Etling acknowledged that his chemistry with Chark goes back to scout team last year when Etling was sitting out in a transfer season and Chark was struggling to find playing time behind Dupre and Dural.

But don’t expect him to lock in on Chark anytime soon, or any one receiver … not unless the defense invites him to do that.

“I’ll throw to the same guy every time if that’s what the defense wants to do to us,” he said. “It really depends on the play. It depends on what they (the defense) wants to do and who they leave open. We just take what they give us.”

Etling came to LSU with a reputation for analyzing defenses to a fault. He was a two-year starter at Purdue before losing his job to Austin Appleby, who is now the starting quarterback at Florida for the injured Luke Del Rio.

Etling admitted that while at Purdue, he’d overwork and overthink things, perhaps leading to his benching after starting 13 games in two seasons, passing for 2,490 yards, 16 touchdowns and 12 interceptions. He admits to making bad decisions based on trying to be too perfect.

“I’d see ghosts,” he said. “You’d be thinking, ‘This is what they did this game,’ so you start chasing what you thought you saw on film.”

And that would lead to mistakes and nervous play.
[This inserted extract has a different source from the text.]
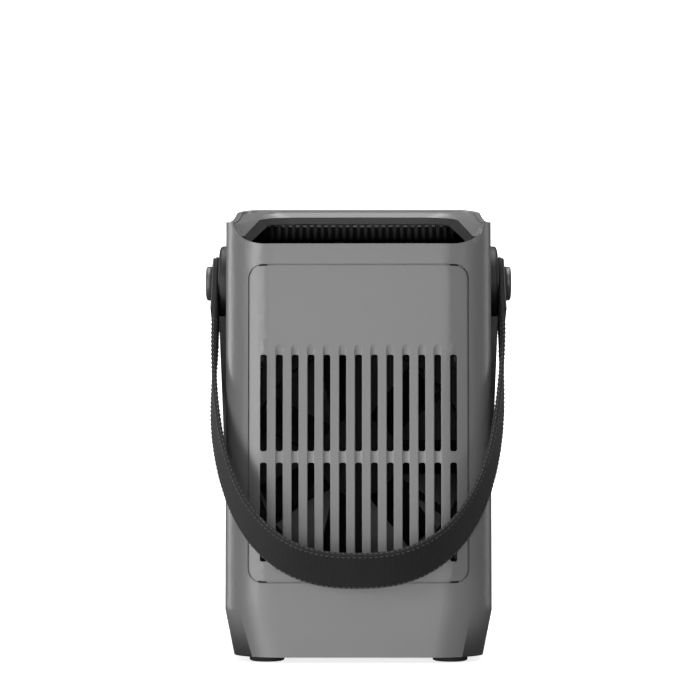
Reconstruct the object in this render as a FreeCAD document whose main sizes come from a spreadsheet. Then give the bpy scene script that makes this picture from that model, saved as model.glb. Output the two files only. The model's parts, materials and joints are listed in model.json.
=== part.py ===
"""Compact cordless box fan: slotted front intake, finned top outlet, webbing carry strap.

Frame: the slotted face looks along -Y, +Z is up, and the origin is on the floor plane under
the middle of the housing. Millimetres throughout.
"""

import FreeCAD, Part
import Sketcher
import math
import os
import re

V = FreeCAD.Vector
doc = FreeCAD.newDocument("box_fan")

# ----------------------------------------------------------------- driving dimensions
SIZES = {
    "body_width": 143.2, "body_depth": 129.0, "body_bottom": 3.1, "body_top": 254.2,
    "wall": 3.2, "corner_front": 19.5, "corner_front_wide": 28.0, "corner_back": 12.0,
    "foot_inset_taper": 4.9, "taper_height": 24.0,
    "rim_side_front": 235.3, "rim_front": 222.3, "scoop_half": 67.3, "scoop_flat": 50.0,
    "rim_front_depth": 16.0,
    "grille_half": 58.7, "grille_low": 42.3, "grille_high": 211.4, "grille_corner": 7.7,
    "groove": 1.0, "groove_depth": 0.8, "groove_gap": 0.15,
    "slot_pitch": 8.4, "slot_width": 3.65, "slot_corner": 1.2,
    "slot_low": 53.6, "slot_low_length": 52.3, "slot_high": 111.9, "slot_high_length": 51.2,
    "flute_radius": 4.6, "flute_depth": 0.55, "flute_end": 3.4,
    "ledge_half": 61.0, "ledge_back": 56.5, "window_half": 54.5, "window_low": 50.0,
    "window_high": 204.0,
    "base_width": 126.4, "base_depth": 121.4, "base_corner": 8.5, "base_thick": 3.0,
    "foot_radius": 9.4, "foot_x": 49.0, "foot_y": 47.0, "foot_stud": 2.2,
    "fan_size": 120.0, "fan_thick": 25.0, "fan_front": 56.5, "fan_height": 108.7,
    "fan_bore": 58.0, "fan_hole": 52.5, "fan_hole_radius": 2.15, "fan_corner": 6.0,
    "hub_radius": 21.0, "hub_length": 18.5, "hub_back": 36.0, "cup_radius": 18.05,
    "blade_reach": 35.3, "blade_chord": 22.0, "blade_thick": 1.6, "blade_pitch": 38.0,
    "shaft_radius": 1.5, "tube_radius": 4.5, "tube_bore": 3.05, "stator_radius": 15.0,
    "magnet_bore": 15.8, "mount_radius": 22.0,
    "bezel_slope": 11.28, "bezel_back_height": 249.6, "bezel_thick": 3.6,
    "crease_back": 4.0, "crease_half": 57.0, "crease_front": 62.1, "crease_radius": 20.0,
    "funnel_back": -3.8, "funnel_half": 75.9, "funnel_front": 67.5, "funnel_radius": 9.1,
    "funnel_height": 8.0, "lip_back": 7.4, "lip_half": 52.0, "lip_front": 59.2,
    "lip_radius": 14.5, "outlet_run": 125.0, "rim_reveal": 0.8,
    "fin_pitch": 4.23, "fin_thick": 1.9, "fin_base_back": 224.6, "fin_base_front": 203.3,
    "fin_back": 60.8, "fin_front": -54.3, "fin_top": 243.8,
    "pivot_height": 205.6, "knob_radius": 9.65, "knob_start": 81.7, "knob_thick": 3.7,
    "shank_radius": 4.0, "plate_thick": 6.0, "plate_radius": 21.0,
    "pad_low": 100.0, "pad_high": 183.4, "pad_width": 30.0,
    "strap_width": 30.0, "strap_thick": 2.4, "strap_half": 79.3, "strap_lean": 31.8,
    "strap_reach": 182.2, "strap_straight": 20.0, "strap_twist": 7.2,
    "strap_sway": -0.8, "strap_still": 27.0, "strap_blend": 71.0,
    "tab_thick": 1.0, "tab_length": 27.0, "bush_radius": 6.0,
    "cell_radius": 9.15, "cell_length": 65.0, "cell_pitch": 19.2, "cell_height": 18.6,
    "panel_half": 34.0, "panel_low": 70.0, "panel_high": 125.0, "panel_thick": 2.2,
    "panel_corner": 4.0, "panel_gap": 0.3,
    "button_height": 105.0, "button_x": 16.0, "power_radius": 7.0, "speed_radius": 5.0,
    "button_proud": 0.8, "port_height": 82.0, "board_front": 49.0, "board_thick": 1.6,
}
sheet = doc.addObject("Spreadsheet::Sheet", "Sizes")
for row, (alias, number) in enumerate(SIZES.items(), start=1):
    sheet.set(f"A{row}", alias)
    sheet.set(f"B{row}", str(number))
    sheet.setAlias(f"B{row}", alias)
doc.recompute()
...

In the year after leaving Purdue and sitting out at LSU per NCAA transfer rules, Etling didn’t unlearn the work ethic, but he did learn to relax it.

“At a certain point, you want to study football, you want to understand football and you want to go out there and see it as it is,” he said.
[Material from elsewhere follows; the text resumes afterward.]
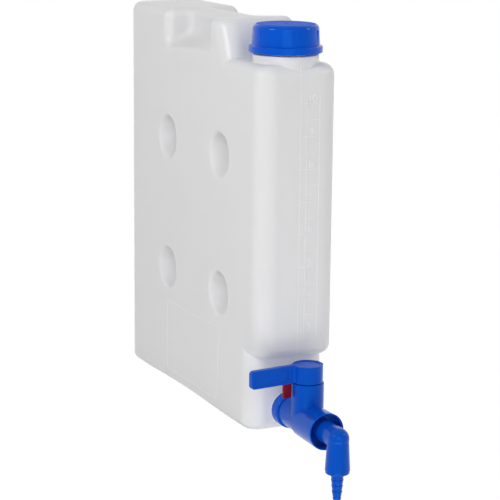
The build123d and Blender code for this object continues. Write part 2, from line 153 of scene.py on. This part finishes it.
def thicken(piece, thickness):
    """Gives a flat piece a thickness, with half of it on each side."""
    skin = piece.modifiers.new("thickness", "SOLIDIFY")
    skin.thickness = thickness
    skin.offset = 0.0


# Raised marks: the milky plastic without its translucency, painted a few shades lighter than the wall. The
# lighter colour is a painted highlight for the light that their raised edges catch; the mottle in it is a
# random tone.
milky_marks_painted_highlight = Shader("milky_marks_painted_highlight", IOR=1.5, Specular_IOR_Level=0.3)
mottle = milky_marks_painted_highlight.noise(0.02, (1, 1, 0.6))
milky_marks_painted_highlight.set(Base_Color=milky_marks_painted_highlight.blend(mottle, (0.92, 0.92, 0.93, 1), (0.96, 0.96, 0.97, 1)),
                Roughness=mottle * 0.08 + 0.36)

# Parting seam: a fine raised line, where the two halves of the blow mould met.
# It runs round the canister in its middle plane and is part of the same moulding. It is drawn in the marks'
# lighter colour, a painted highlight.
seam_width, seam_height = 0.0009, 0.00012
wall_high, neck_rear, nearly_level = 0.384, -0.1, 0.9
hollow_middle = Vector((0, 0.01, 0.2))
seam = bmesh.new()
seam.from_mesh(nodes["canister"].data)
bmesh.ops.remove_doubles(seam, verts=seam.verts, dist=1e-6)
everything = seam.verts[:] + seam.edges[:] + seam.faces[:]
cut = bmesh.ops.bisect_plane(seam, geom=everything, dist=1e-6, plane_co=(0, 0, 0), plane_no=(1, 0, 0))
seam.normal_update()
outer = set()
for line in cut["geom_cut"]:
    if isinstance(line, bmesh.types.BMEdge) and line.link_faces:
        facing = sum((face.normal for face in line.link_faces), Vector())
        middle = (line.verts[0].co + line.verts[1].co) / 2
        on_wall = middle.z < wall_high and facing.dot(middle - hollow_middle) > 0
        on_top = middle.y > neck_rear and facing.z > nearly_level
        if on_wall or on_top:
            outer.add(line)
bmesh.ops.delete(seam, geom=seam.faces[:], context="FACES_ONLY")
bmesh.ops.delete(seam, geom=[line for line in seam.edges if line not in outer], context="EDGES")
bmesh.ops.delete(seam, geom=[vertex for vertex in seam.verts if not vertex.link_edges], context="VERTS")
wide = bmesh.ops.extrude_edge_only(seam, edges=seam.edges[:])["geom"]
moved = [item for item in wide if isinstance(item, bmesh.types.BMVert)]
bmesh.ops.translate(seam, verts=seam.verts, vec=(-seam_width / 2, 0, 0))
bmesh.ops.translate(seam, verts=moved, vec=(seam_width, 0, 0))
seam_line = add_piece("parting_seam", seam, milky_marks_painted_highlight, "canister_with_tap")
thicken(seam_line, 2 * seam_height)

# Litre scale: raised lines and numbers on the front wall, moulded with the canister.
# There is a line for every half litre, and a number over each whole one. They are drawn in the marks' lighter
# colour, a painted highlight.
front_face = -0.175
mark_height = 0.0003
litre_rise, fourth_litre = 0.03357, 0.1429
scale_left, scale_right, scale_edge = 0.0072, 0.018, 0.0215
scale_low, scale_high = 0.1, 0.352
whole_litre_left = 0.001
upright_half, line_half = 0.0003, 0.0004
number_size, number_gap = 0.0105, 0.0012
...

With some exception — after a fast start, he struggled in the second half of the Jacksonville State game and finished 6-for-14 for 100 yards — he has done that so far.

And nobody’s happier than those involved in LSU’s running game.

“When you’re able to spread the ball like that and the defense doesn’t know who’s going to get the ball, you love it in the run game,” he said. “Because it opens up lanes in the running game, which in turn, opens things up for the passing game.”

And you achieve balance, something LSU isn’t supposed to have, but it’s quickly becoming the reality with its new quarterback who shares footballs and video games with equal generosity.